Repeat each line of the material exactly.

◇ ◇ ◇ ◇

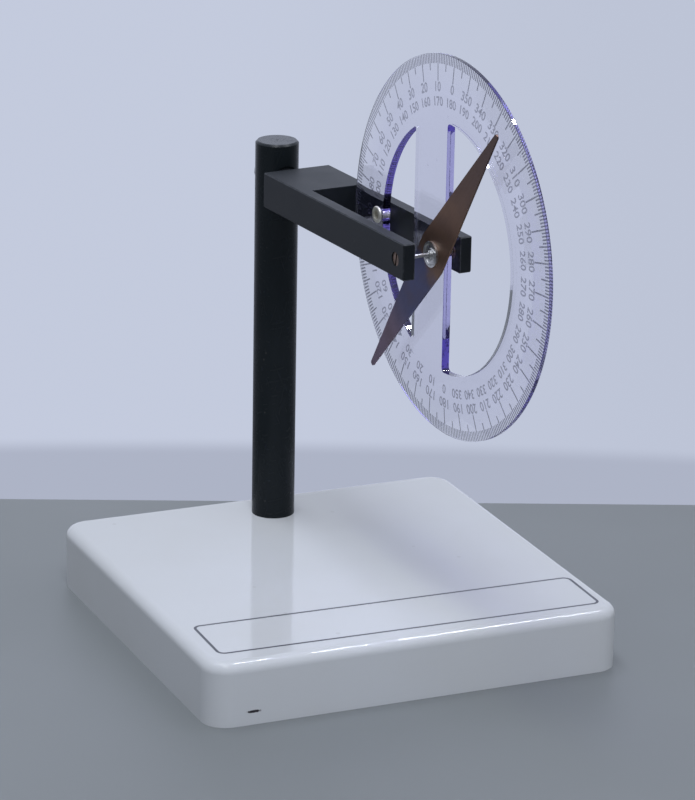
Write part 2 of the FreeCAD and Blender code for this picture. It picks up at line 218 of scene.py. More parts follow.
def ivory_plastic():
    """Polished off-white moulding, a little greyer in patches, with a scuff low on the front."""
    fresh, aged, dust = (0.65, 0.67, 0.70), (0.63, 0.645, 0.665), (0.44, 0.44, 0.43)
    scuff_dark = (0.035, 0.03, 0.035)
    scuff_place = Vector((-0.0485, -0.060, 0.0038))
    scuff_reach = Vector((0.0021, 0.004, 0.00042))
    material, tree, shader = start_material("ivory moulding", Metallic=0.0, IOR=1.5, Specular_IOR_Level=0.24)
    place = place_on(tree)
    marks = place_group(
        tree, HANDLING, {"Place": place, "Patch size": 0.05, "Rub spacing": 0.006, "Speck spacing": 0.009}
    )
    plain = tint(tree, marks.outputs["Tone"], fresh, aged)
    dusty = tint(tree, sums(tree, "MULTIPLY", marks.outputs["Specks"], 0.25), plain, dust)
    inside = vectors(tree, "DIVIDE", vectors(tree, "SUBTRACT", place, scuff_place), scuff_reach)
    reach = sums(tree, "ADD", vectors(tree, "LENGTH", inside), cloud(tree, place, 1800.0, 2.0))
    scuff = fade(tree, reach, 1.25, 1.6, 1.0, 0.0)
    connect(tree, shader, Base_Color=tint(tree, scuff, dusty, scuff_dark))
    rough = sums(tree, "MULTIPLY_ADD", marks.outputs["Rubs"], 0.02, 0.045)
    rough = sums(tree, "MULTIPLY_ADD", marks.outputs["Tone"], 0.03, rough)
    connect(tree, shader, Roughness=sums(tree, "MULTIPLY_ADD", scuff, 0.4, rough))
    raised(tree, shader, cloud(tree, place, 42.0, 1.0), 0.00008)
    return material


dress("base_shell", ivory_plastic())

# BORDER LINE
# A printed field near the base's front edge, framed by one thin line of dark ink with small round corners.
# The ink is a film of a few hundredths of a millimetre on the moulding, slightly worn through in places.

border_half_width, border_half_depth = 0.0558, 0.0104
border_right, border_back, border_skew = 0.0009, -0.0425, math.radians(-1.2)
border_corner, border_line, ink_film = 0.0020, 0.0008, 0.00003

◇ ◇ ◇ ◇

Result of this exercise
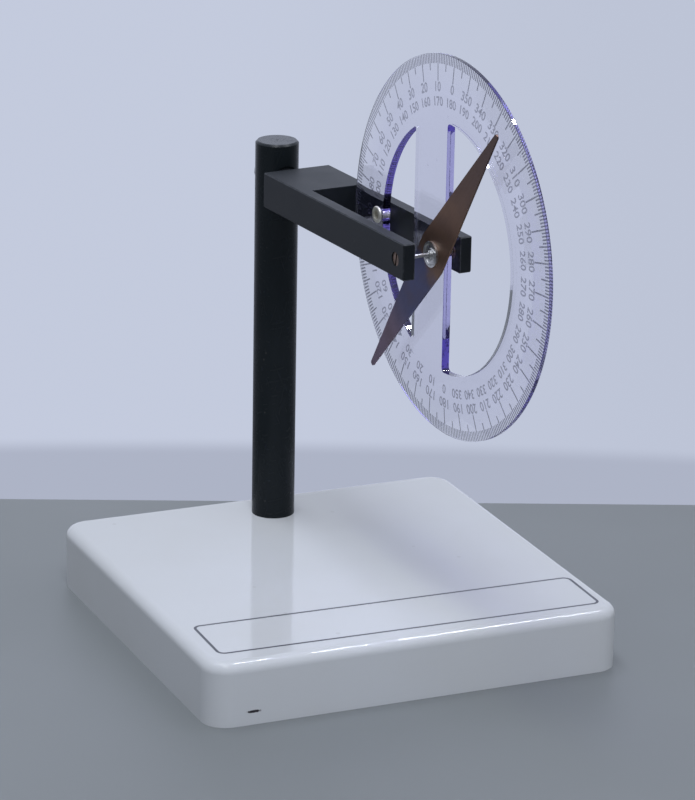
Write part 2 of the FreeCAD and Blender code for this picture. It picks up at line 218 of scene.py. More parts follow.
def ivory_plastic():
    """Polished off-white moulding, a little greyer in patches, with a scuff low on the front."""
    fresh, aged, dust = (0.65, 0.67, 0.70), (0.63, 0.645, 0.665), (0.44, 0.44, 0.43)
    scuff_dark = (0.035, 0.03, 0.035)
    scuff_place = Vector((-0.0485, -0.060, 0.0038))
    scuff_reach = Vector((0.0021, 0.004, 0.00042))
    material, tree, shader = start_material("ivory moulding", Metallic=0.0, IOR=1.5, Specular_IOR_Level=0.24)
    place = place_on(tree)
    marks = place_group(
        tree, HANDLING, {"Place": place, "Patch size": 0.05, "Rub spacing": 0.006, "Speck spacing": 0.009}
    )
    plain = tint(tree, marks.outputs["Tone"], fresh, aged)
    dusty = tint(tree, sums(tree, "MULTIPLY", marks.outputs["Specks"], 0.25), plain, dust)
    inside = vectors(tree, "DIVIDE", vectors(tree, "SUBTRACT", place, scuff_place), scuff_reach)
    reach = sums(tree, "ADD", vectors(tree, "LENGTH", inside), cloud(tree, place, 1800.0, 2.0))
    scuff = fade(tree, reach, 1.25, 1.6, 1.0, 0.0)
    connect(tree, shader, Base_Color=tint(tree, scuff, dusty, scuff_dark))
    rough = sums(tree, "MULTIPLY_ADD", marks.outputs["Rubs"], 0.02, 0.045)
    rough = sums(tree, "MULTIPLY_ADD", marks.outputs["Tone"], 0.03, rough)
    connect(tree, shader, Roughness=sums(tree, "MULTIPLY_ADD", scuff, 0.4, rough))
    raised(tree, shader, cloud(tree, place, 42.0, 1.0), 0.00008)
    return material


dress("base_shell", ivory_plastic())

# BORDER LINE
# A printed field near the base's front edge, framed by one thin line of dark ink with small round corners.
# The ink is a film of a few hundredths of a millimetre on the moulding, slightly worn through in places.

border_half_width, border_half_depth = 0.0558, 0.0104
border_right, border_back, border_skew = 0.0009, -0.0425, math.radians(-1.2)
border_corner, border_line, ink_film = 0.0020, 0.0008, 0.00003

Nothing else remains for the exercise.